In this dissertation, the goal of the research presented here is to investigate the structure and properties of Ni surface under cathodic charging as there was remarkably little information about the surface on Ni under cathodic charging was known from previous studies. Only XRD and SEM observations were commonly conducted by previous investigations, not to mention that the XRD detection range is also relatively narrow that surface changes fall outside this range may be overlooked. Therefore, in the first part of the dissertation, more advanced, thin-film specialized 2D-XRD measurements are conducted, along with a wide range of surface characterization techniques. As a result, the surface phases that are rich in Ni-O-S-H have been successfully observed. These phases partially cover the Ni surface with ~150 nm thickness and have surface potential that is cathodic compared to the surrounding Ni surface. These phases are proposed to be the decay product of the oxidation reactions of some Ni surface hydride with the electrolyte. Such unique crystallographic structure, electrochemical and mechanical properties are highly likely to cause various degradation and performance breakdowns such as localized corrosion, electrode deactivation, and hydrogen embrittlement.
Following the findings of the first part, hydrogen concentration measurements of cathodically charged Ni are conducted as an indirect way to infer the surface hydrogen concentration and seek the existence of surface hydride. It shows that the amount of hydrogen that can diffuse into the Ni is not governed by electrochemical parameters such as overpotential or current. In fact, it is surface H coverage dependent. Additionally, the un-restricted current density at full hydrogen surface coverage is found to be related to the switching of the hydrogen evolution reaction pathway. The full hydrogen coverage at the Ni surface under cathodic charging provides necessary but not sufficient conditions for the surface hydride formation.

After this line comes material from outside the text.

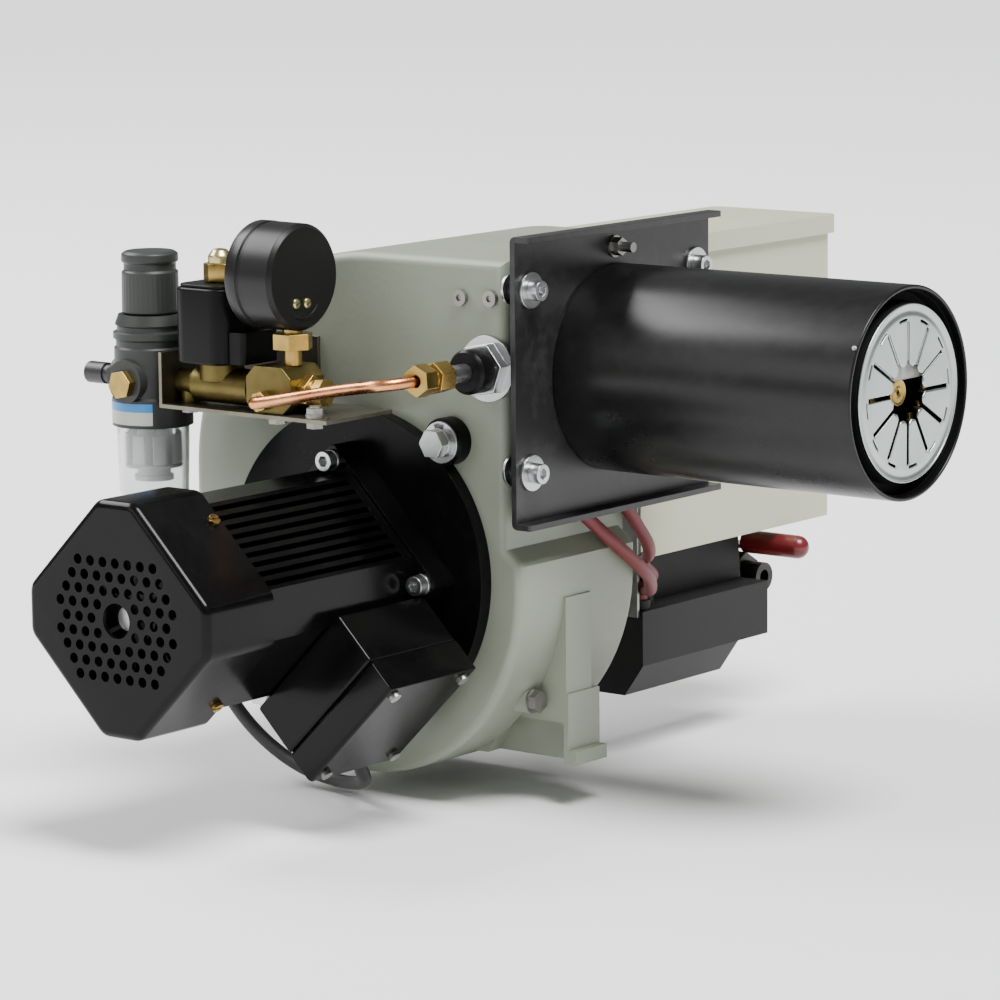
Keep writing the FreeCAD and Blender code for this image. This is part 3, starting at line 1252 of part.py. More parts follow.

Finally, the third part of the thesis demonstrates observation of localized corrosion pitting that initiated on Ni surface under cathodic charging. These localized corrosion features are found to occur when surface hydrogen, as well as surface phases introduced in the first part, reach their full coverage. The change of semiconducting behavior and existence of Aluminum impurity inclusions that are preferentially located inside the corrosion pittings are hypotheses to be related to the surface passive film breakdown and corrosion initiation. | en |